Ma è stato l’ultimo trimestre del 2019 a consacrare il romano. Novanta giorni cominciati male, con le sconfitte in Russia e Cina, per poi arrivare a Shanghai e conquistare due splendide vittorie contro Bautista Agut prima e Thiem poi. A quel punto, a Berrettini è bastato vincere tre partite a Vienna per qualificarsi a Londra.
Questi risultati sono certamente buoni ma non travolgenti e, come accennavamo all’inizio, quello che è sembrato straordinario per Berrettini è molto deludente per Zverev. E del resto qualcosa in più forse ci si aspettava anche da Tsitsipas, che ha avuto una stagione molto migliore del romano, con successi molto pesanti come quello contro Federer a Melbourne, contro Nadal sulla terra di Madrid e contro Djokovic a Shanghai.

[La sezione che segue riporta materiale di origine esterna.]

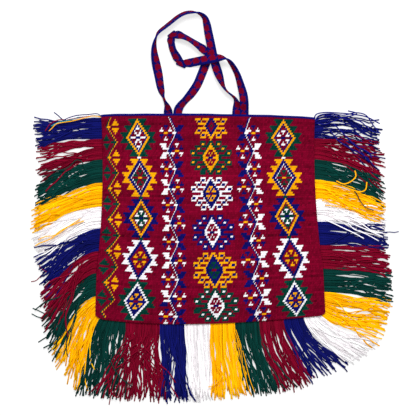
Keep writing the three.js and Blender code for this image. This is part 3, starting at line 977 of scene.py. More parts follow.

Non sarà male ricordare che mentre Berrettini è un ‘96, Zverev – che ha già vinto 3 masters 1000 – è un ‘97 e Tsitsipas addirittura un ‘98: è 28 mesi più giovane di Berrettini. Il risultato del romano torna straordinario se guardato in ottica locale, posto che nel tennis abbia senso. Basti considerare che Fognini, il miglior giocatore italiano degli ultimi 30 anni, negli Slam vanta come miglior risultato quel quarto di finale conquistato al Roland Garros 2011 (battendo Albert Montanes negli ottavi, non Borg). Fognini non giocò quel match per infortunio, avrebbe dovuto affrontare il Djokovic del 2011, quello invincibile.
Ma proprio da Fognini arriva una diversa interpretazione di questa “strategia” tesa a conquistare posizioni nel ranking più che a misurarsi su tornei importanti. Fognini infatti è stato in corsa per qualificarsi alle Finals fino al torneo di Parigi Bercy, sconfitto contro Denis Shapovalov. Le sue ultime parole prima di dedicarsi appieno alla famiglia però sono state di rammarico proprio per essersi reso conto di aver programmato male il 2019.
Fognini ha accusato direttamente il suo team, il “dimissionario” Franco Davin, di avergli suggerito di preferire i tornei minori nella caccia ai punti ATP. La strategia Davin, secondo Fabio, non ha pagato in termini di possibilità di qualificarsi alle ATP Finals. Va detto che il primo a non crederci, in questa ultima fase di stagione, sembrava proprio lui: sconfitta al primo turno contro un ex giocatore come Janko Tipsarevic a Stoccolma e al secondo turno del torneo di Basilea contro Filip Krajinovic. Poteva fare punti, si è trovato invece a fare le valigie spesso e in fretta. Verosimilmente, una chance così vantaggiosa per Fognini di partecipare alle ATP Finals difficilmente ricapiterà.
Naturalmente una strategia di questo tipo “premia” soltanto se i più forti hanno annate deludenti. Berrettini si è qualificato con appena 2670 punti, punteggio più basso da quando l’ATP assegna punti con il sistema oggi in vigore, cioè dal 2009. Questo significa che sostanzialmente Matteo ha dovuto fare un po’ meno di chi l’ha preceduto per raggiungere lo stesso risultato. Il che sposta un po’ la questione, nel senso che diamo pure grandi meriti a Berrettini, ma il livellamento del 2019 è stato tale che appunto è bastato poco per arrivare alle Finali.
I punti del giocatore n.8 alle ATP Finals dal 2009:
2019: Matteo Berrettini 2670 punti
2018: John Isner 3155
2017: Jack Sock 2765
2016: Dominic Thiem 3215
2015: Kei Nishikori 4035
2014: Marin ccilic 4150
2013: Richard Gasquet 3300
2012: Jo-Wilfried Tsonga 3490
2011: Mardy Fish 2965
2010: Andy Roddick 3665
2009: Robin Soderling 3000
Ma questo è un discorso un po’ più generale e che riguarda lo stato del tennis contemporaneo, ancora sospeso nel limbo di un ricambio lentissimo. I giocatori più forti giocano solo gli Slam e lasciano ampie briciole a quelli che vengono dietro; ma la generazione di mezzo – Dimitrov e Nishikori soprattutto – si è logorata nell’attesa e deve vedersela adesso con i nuovi rampanti, come Tsitsipas, la sorpresa Medvedev, Zverev e lo stesso Shapovalov che però non si sono ancora stabilizzati.
In questo limbo di tanto in tanto possono emergere giocatori come i nostri, molto forti ma non proprio a livello dei migliori. Resisteranno negli anni ‘20? Fognini sembra ormai nella fase discendente della carriera e Berrettini può certo migliorare qualcosa soprattutto dalla parte del rovescio ma difficilmente sarà mai a livello di quelli appena citati. Se proprio siete interessati alle sorti del tennis patrio meglio guardare dalle parti di Sinner.